Without Bond: $100/day DOL penalties, personal fiduciary liability, no employee protection
With Bond: Full compliance and $50,000 in fraud protection for plan participants
Value: Less than $17/month eliminates $36,500/year in penalty exposure
Mid-Size Business (50-100 Employees)
Annual Cost: $250-$400
Scenario: A growing company with a $3 million 401(k) plan needs a $300,000 ERISA fidelity bond.
Without Bond: Major DOL audit risk, penalties for every unbonded handler, employees exposed to unrecoverable fraud losses
With Bond: Complete ERISA Section 412 compliance and meaningful asset protection
Value: About $1/day protects $3 million in employee retirement assets
Larger Business With ESOP
Annual Cost: $500-$800
Scenario: A company with an ESOP holding $8 million in employer securities needs the maximum $1,000,000 bond.
Without Bond: Maximum DOL penalties, personal liability for plan fiduciaries, no recovery mechanism for employees if fraud occurs
With Bond: Maximum protection for employee-owners and full regulatory compliance
Value: Less than $70/month protects $8 million in employee ownership stakes
The Economic Reality
Most Colorado businesses pay $100-$500 per year for their ERISA fidelity bond. Non-compliance penalties are $100 per day per unbonded person, which adds up to $36,500 per year for just one person. Beyond fines, operating without the bond means employees have no protection against theft from their retirement fund, exposing you to personal liability as a plan fiduciary. The math is simple: a few hundred dollars a year eliminates five-figure penalty risk.

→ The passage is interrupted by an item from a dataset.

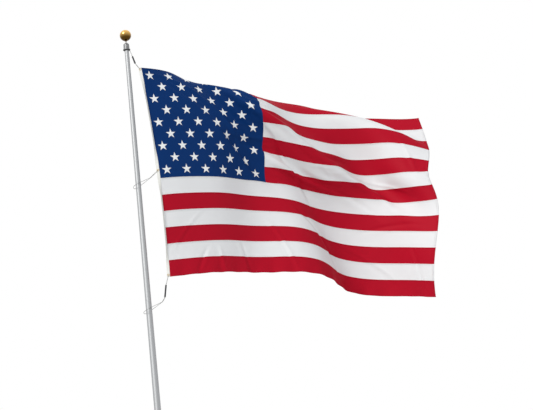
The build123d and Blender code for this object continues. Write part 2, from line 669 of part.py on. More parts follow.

4 Costly ERISA Fidelity Bond Mistakes to Avoid
Learn from others' mistakes, avoid these common compliance errors that expose your business and your employees.
Not Bonding All Covered Persons
Business owners bond themselves and the plan administrator, then forget about the payroll manager directing 401(k) contributions or the HR coordinator processing enrollments. The DOL defines "handles" broadly to include anyone with fund access or supervisory authority. Every unbonded handler creates a separate $100/day penalty exposure. Instead, audit every person who touches plan funds and ensure they are all covered.

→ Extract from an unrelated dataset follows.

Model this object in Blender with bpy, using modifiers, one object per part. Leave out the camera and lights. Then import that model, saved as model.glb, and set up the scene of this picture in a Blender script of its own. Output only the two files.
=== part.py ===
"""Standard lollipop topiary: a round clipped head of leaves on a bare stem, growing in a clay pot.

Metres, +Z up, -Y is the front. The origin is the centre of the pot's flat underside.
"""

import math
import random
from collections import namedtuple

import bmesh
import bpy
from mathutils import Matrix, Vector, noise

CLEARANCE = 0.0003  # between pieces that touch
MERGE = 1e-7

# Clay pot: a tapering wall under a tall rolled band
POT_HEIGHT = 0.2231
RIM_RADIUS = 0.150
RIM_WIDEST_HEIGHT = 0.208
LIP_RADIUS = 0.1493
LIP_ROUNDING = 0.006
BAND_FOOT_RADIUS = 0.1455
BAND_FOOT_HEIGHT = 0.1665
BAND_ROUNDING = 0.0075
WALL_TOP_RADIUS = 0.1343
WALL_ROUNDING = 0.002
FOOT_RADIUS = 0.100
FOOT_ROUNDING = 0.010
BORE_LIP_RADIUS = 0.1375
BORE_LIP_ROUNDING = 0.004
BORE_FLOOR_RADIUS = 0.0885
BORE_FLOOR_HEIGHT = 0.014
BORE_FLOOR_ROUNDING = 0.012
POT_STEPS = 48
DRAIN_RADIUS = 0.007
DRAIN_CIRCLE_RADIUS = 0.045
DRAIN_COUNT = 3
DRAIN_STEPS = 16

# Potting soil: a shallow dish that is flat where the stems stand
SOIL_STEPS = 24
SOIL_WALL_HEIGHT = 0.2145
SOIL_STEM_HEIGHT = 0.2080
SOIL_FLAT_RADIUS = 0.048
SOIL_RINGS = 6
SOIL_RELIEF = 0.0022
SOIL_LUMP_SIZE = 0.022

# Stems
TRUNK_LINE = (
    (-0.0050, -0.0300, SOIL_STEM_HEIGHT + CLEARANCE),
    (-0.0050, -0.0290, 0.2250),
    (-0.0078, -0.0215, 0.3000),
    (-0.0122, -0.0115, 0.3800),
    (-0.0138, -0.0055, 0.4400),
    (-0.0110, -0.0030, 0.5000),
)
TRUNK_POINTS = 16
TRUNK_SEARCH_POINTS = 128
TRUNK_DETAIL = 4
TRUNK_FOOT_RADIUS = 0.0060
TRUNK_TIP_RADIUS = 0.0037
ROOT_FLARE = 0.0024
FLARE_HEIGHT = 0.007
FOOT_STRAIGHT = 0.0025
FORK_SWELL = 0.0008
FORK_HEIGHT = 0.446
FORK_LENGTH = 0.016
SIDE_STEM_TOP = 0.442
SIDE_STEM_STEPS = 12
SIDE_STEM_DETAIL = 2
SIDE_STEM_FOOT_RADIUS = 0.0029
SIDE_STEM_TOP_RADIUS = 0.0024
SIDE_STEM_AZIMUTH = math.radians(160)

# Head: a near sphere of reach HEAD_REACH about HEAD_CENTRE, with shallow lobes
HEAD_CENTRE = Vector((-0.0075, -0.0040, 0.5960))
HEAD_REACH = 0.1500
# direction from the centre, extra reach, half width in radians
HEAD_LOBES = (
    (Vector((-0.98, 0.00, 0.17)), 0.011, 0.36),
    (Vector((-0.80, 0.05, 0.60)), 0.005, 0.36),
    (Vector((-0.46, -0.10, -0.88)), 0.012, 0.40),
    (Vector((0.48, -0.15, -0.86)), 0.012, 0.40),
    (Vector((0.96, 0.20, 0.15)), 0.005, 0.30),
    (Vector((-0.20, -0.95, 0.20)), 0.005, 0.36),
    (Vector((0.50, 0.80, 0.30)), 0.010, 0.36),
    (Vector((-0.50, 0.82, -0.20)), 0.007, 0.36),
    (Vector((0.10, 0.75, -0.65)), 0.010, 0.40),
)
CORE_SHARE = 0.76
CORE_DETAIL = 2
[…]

Setting the Bond Amount Too Low
Your plan had $500,000 in assets when you first got bonded five years ago. Now it has $3 million, but your bond amount never changed. The 10% rule applies to current plan assets at the beginning of each plan year, not when you first purchased the bond. An outdated bond amount means you are out of compliance and underprotected. Instead, review your bond amount annually against current plan assets.
Confusing Fidelity Bonds With Fiduciary Insurance
This is the costliest mistake in ERISA compliance. A fiduciary liability policy, no matter how comprehensive, does not satisfy ERISA Section 412. They cover different risks and protect different parties. If your agent says fiduciary insurance replaces the fidelity bond, that advice is wrong and leaves you exposed. Instead, verify you have both products separately and confirm the fidelity bond specifically references ERISA Section 412.

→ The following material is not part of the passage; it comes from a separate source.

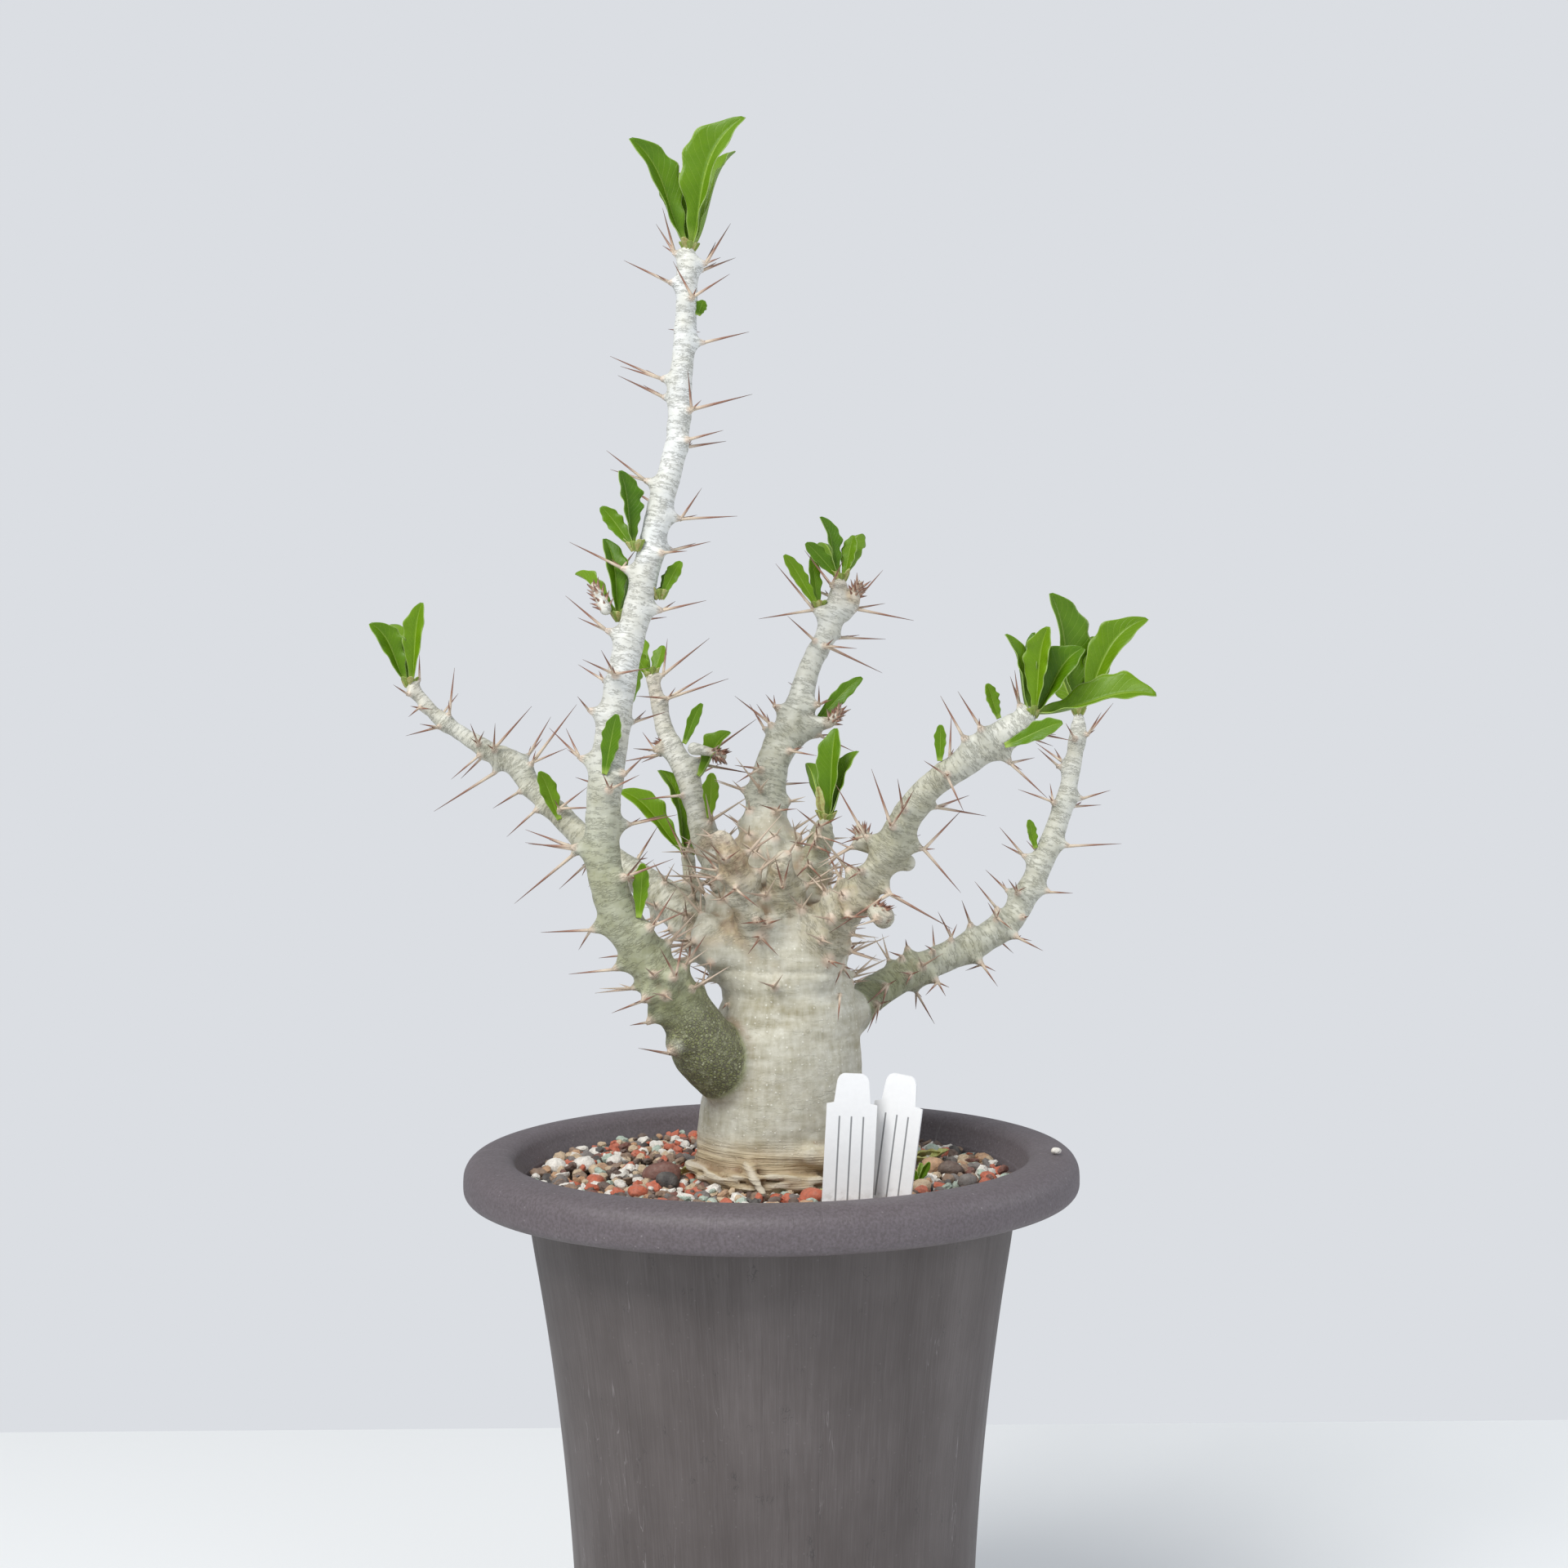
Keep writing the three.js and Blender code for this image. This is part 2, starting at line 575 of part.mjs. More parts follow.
// A point of the blade's middle surface, t from base to tip and u from edge to edge. The blade
// arches most at two thirds of its length, is troughed along its midrib and waved at its edges.
function leafPoint(leaf, t, u) {
  const half = leafHalfWidth(t, leaf.width);
  const wave = Math.sin(Math.PI * (2 * leaf.waves * t + 0.5 * (u + 1)));
  const ripple = BLADE_RIPPLE * leaf.width * wave * u * u * Math.sin(Math.PI * t);
  const lift = BLADE_TROUGH * half * Math.abs(u) + ripple - leaf.bend * 2 * t * (1 - t);
  const point = leaf.base.clone().addScaledVector(leaf.reach, t);
  point.addScaledVector(leaf.arched, 6.75 * t * t * (1 - t));
  return point.addScaledVector(leaf.side, u * half).addScaledVector(leaf.face, lift);
}

function bladeSteps(leaf) {
  return leaf.width < SMALL_BLADE ? 5 : 6;
}

function leafSolid(leaf) {
  const steps = bladeSteps(leaf);
  const shifted = (row, column, shift) => leafPoint(leaf, row / steps, column - 1)
    .addScaledVector(leaf.face, shift * BLADE_THICKNESS);
  const upper = (row, column) => shifted(row, column, 0.5);
  const lower = (row, column) => shifted(row, column, -0.5);
  return solidOf(sheetGeometry(steps, 2, upper, lower));
}

function leafNodeSolid(plan, centreLine, woodClearance) {
  const root = leafRoot(plan, centreLine);
  const blades = plan.blades.map((blade) => leafSolid(leafFrame(plan, root, blade)));
  if (blades.length > 1) {
    blades.push(solidOf(new THREE.OctahedronGeometry(BUD_RADIUS, 0).translate(...root.toArray())));
  }
  return largest(Manifold.union(blades).subtract(woodClearance));
}

// Spines stay clear of leaves, of other stems and of each other where they belong to other nodes

function segmentDistance(a, b) {
  const steps = 10;
  let least = Infinity;
  for (let i = 0; i <= steps; i += 1) {
    const point = a.from.clone().lerp(a.to, i / steps);
    const nearest = new THREE.Line3(b.from, b.to).closestPointToPoint(point, true, new THREE.Vector3());
    least = Math.min(least, point.distanceTo(nearest));
  }
  return least;
}

function lineSegments(node, centreLine, from) {
  const steps = 24;
  return Array.from({ length: steps }, (_, index) => {
    const low = centreLine.frame(from + ((1 - from) * index) / steps);
    const high = centreLine.frame(from + ((1 - from) * (index + 1)) / steps);
    return { node, from: low.place, to: high.place, radius: Math.max(low.radius, high.radius) };
  });
}

function leafSegments(plan, centreLine) {
  const segments = [];
  const root = leafRoot(plan, centreLine);
  for (const blade of plan.blades) {
    const leaf = leafFrame(plan, root, blade);
    const steps = bladeSteps(leaf);
    for (let row = 0; row < steps; row += 1) {
      for (const u of [-1, -0.5, 0, 0.5, 1]) {
        const from = leafPoint(leaf, row / steps, u);
        segments.push({ node: 'leaf', from, to: leafPoint(leaf, (row + 1) / steps, u), radius: 0.8 });
      }
    }
  }
  return segments;
}

function isClear(spine, node, obstacles) {
  const from = spine.root.clone().addScaledVector(spine.aim, SPINE_SINK);
  const segment = { from, to: spine.root.clone().addScaledVector(spine.aim, spine.length) };
  return obstacles.every((other) => other.node === node
    || segment.from.distanceTo(other.from) > 60
    || segmentDistance(segment, other) > other.radius + SPINE_CLEARANCE);
}

function padReach(pad) {
  const root = pad.tip.clone().addScaledVector(pad.out, -SPINE_SINK);
  return { root, aim: pad.out, length: SPINE_SINK + 1 };
}

function thornySolids(node, part, centreLine, obstacles) {
  const solids = [];
  const pads = padsOf(part, centreLine).filter((pad) => isClear(padReach(pad), node, obstacles));
  for (const pad of pads) {
    solids.push(padSolid(pad));
    for (const spine of spinesOf(pad)) {
      if (isClear(spine, node, obstacles)) {
        solids.push(spineSolid(spine));
        const to = spine.root.clone().addScaledVector(spine.aim, spine.length);
        obstacles.push({ node, from: spine.root, to, radius: 0.3 });
      }
    }
  }
  return solids;
}

// Materials
const potMatter = new THREE.MeshStandardMaterial({ color: 0x5f5656, roughness: 0.8, metalness: 0 });
const gravelMatter = new THREE.MeshStandardMaterial({ color: 0x9a8a7c, roughness: 0.9, metalness: 0 });
const barkMatter = new THREE.MeshStandardMaterial({ color: 0xb4ae98, roughness: 0.6, metalness: 0 });
const leafMatter = new THREE.MeshStandardMaterial({ color: 0x5d8a25, roughness: 0.45, metalness: 0 });
const tagMatter = new THREE.MeshStandardMaterial({ color: 0xf2f3f4, roughness: 0.4, metalness: 0 });
const pebbleMatter = new THREE.MeshStandardMaterial({ color: 0xdfddd6, roughness: 0.7, metalness: 0 });

function linesOf(parts) {
  return Object.fromEntries(Object.entries(parts).map(([name, { line }]) => [name, new CentreLine(line)]));
}

// All that a spine could run into: wood, and leaves
function plantObstacles(trunkLine, stemLines, shootLines) {
  const obstacles = lineSegments('trunk', trunkLine, 0);
  for (const [name, line] of Object.entries(stemLines)) {
    obstacles.push(...lineSegments(name, line, STEMS[name].start));
    obstacles.push(...lineSegments('trunk', line, 0).slice(0, 3));
  }
  for (const line of Object.values(shootLines)) {
    obstacles.push(...lineSegments('trunk', line, 0));
  }
  const lines = { ...stemLines, ...shootLines };
  obstacles.push(...Object.values(LEAVES).flatMap((plan) => leafSegments(plan, lines[plan.on])));
  return obstacles;
}

// The trunk with its short shoots and the feet of the stems, each drawn thicker by a gap
function trunkWood(trunkLine, stemLines, shootLines, grow) {
  const wood = [tubeSolid(trunkLine, 0, 1, 18, 12, grow)];
  for (const line of Object.values(shootLines)) {
    wood.push(tubeSolid(line, 0, 1, STEM_SIDES, 4, grow));
  }
  for (const [name, line] of Object.entries(stemLines)) {
    const seam = GAP / 2 / line.length;
    wood.push(tubeSolid(line, 0, STEMS[name].start - seam, STEM_SIDES, 3, grow));
  }
  return wood;
}

function stemWood(name, line, grow) {
  const { start, rings } = STEMS[name];
  return tubeSolid(line, start + GAP / 2 / line.length, 1, STEM_SIDES, rings, grow);
}

function buildPlant(group, trunkLine) {
  const stemLines = linesOf(STEMS);
  const shootLines = linesOf(SHOOTS);
  const obstacles = plantObstacles(trunkLine, stemLines, shootLines);
  const trunk = trunkWood(trunkLine, stemLines, shootLines, 0);
  for (const [name, shoot] of Object.entries(SHOOTS)) {
    trunk.push(...thornySolids('trunk', shoot, shootLines[name], obstacles));
  }
  group.add(meshOf('trunk', largest(Manifold.union(trunk)), barkMatter));

  const trunkSpace = Manifold.union(trunkWood(trunkLine, stemLines, shootLines, GAP));
  const clearance = [trunkSpace];
  for (const [name, stem] of Object.entries(STEMS)) {
    const line = stemLines[name];
    const solids = [stemWood(name, line, 0), ...thornySolids(name, stem, line, obstacles)];
    group.add(meshOf(name, largest(Manifold.union(solids).subtract(trunkSpace)), barkMatter));
    clearance.push(stemWood(name, line, GAP), ...padsOf(stem, line).map(padSolid));
  }

  const woodSpace = Manifold.union(clearance);
  const lines = { ...stemLines, ...shootLines };
  for (const [name, plan] of Object.entries(LEAVES)) {
    group.add(meshOf(name, leafNodeSolid(plan, lines[plan.on], woodSpace), leafMatter));
  }
}

function buildPlanter(group, trunkLine) {
  const tags = Object.entries(TAGS);
  const trunkHole = tubeSolid(trunkLine, 0, 0.5, 18, 6, GAP);
  const tagHoles = tags.map(([, tag]) => solidOf(tagGeometry(tag, TAG_THICKNESS + 2 * GAP, GAP)));
  group.add(meshOf('pot', makePot(), potMatter));
  group.add(meshOf('soil', makeSoil(trunkHole, tagHoles), gravelMatter));
  group.add(meshOf('rim_pebble', makeRimPebble(), pebbleMatter));
  for (const [name, tag] of tags) {
    group.add(meshOf(name, solidOf(tagGeometry(tag, TAG_THICKNESS, 0)), tagMatter));
  }
}

const group = new THREE.Group();
group.name = 'potted_kudu_lily';
const mainLine = new CentreLine(TRUNK_LINE);
buildPlanter(group, mainLine);
buildPlant(group, mainLine);

export default group;
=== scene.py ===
"""Looks of the potted kudu lily: planter, gravel, thorny wood, leaves, tags and a plain studio.

All drawn sizes are millimetres in the part's frame, and a mesh is made in metres. Lines of the
plant are drawn as they show from VIEW_POINT, against the pot's axis plane, with their depth.
"""
import json
import logging
import math
from dataclasses import dataclass, field
from enum import Enum
from typing import Any, NamedTuple, Sequence

import bmesh
import bpy
import numpy as np
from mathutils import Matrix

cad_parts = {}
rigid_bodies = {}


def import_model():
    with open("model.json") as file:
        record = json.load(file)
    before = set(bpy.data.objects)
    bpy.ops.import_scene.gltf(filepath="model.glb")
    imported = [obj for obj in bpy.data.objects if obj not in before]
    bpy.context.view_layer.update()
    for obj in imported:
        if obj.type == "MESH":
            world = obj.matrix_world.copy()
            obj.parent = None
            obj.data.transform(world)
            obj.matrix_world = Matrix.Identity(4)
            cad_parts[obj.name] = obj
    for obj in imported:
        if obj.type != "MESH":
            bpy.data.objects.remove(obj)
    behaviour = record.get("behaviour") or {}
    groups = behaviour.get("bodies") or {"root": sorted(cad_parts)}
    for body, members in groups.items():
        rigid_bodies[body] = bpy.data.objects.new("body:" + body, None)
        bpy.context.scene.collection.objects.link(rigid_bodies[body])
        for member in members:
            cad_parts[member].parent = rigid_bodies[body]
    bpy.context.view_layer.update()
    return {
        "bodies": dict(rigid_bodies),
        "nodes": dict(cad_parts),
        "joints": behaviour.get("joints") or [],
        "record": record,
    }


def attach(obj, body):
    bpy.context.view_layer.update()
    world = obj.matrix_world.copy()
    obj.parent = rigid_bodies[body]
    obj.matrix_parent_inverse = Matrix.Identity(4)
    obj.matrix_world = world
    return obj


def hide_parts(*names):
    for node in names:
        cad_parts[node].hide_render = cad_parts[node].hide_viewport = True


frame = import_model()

import openvdb
from bpy.types import Material, Node, NodeSocket, NodeTree, Object
from mathutils import Vector

LOG = logging.getLogger("kudu_lily")
MM = 0.001
VIEW_POINT = np.array([5.0, -690.0, 351.0])
GOLDEN_TURN = math.radians(137.5)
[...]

Assuming Your TPA's Bond Covers Everyone
Many third-party administrators carry their own ERISA bonds, but that bond covers the TPA's employees, not yours. If people in your organization also handle plan funds, they need to be on your bond. Relying on your TPA's bond creates a false sense of compliance that a DOL audit will quickly expose. Instead, verify your TPA's bond coverage in writing and maintain your own bond for all internal plan handlers.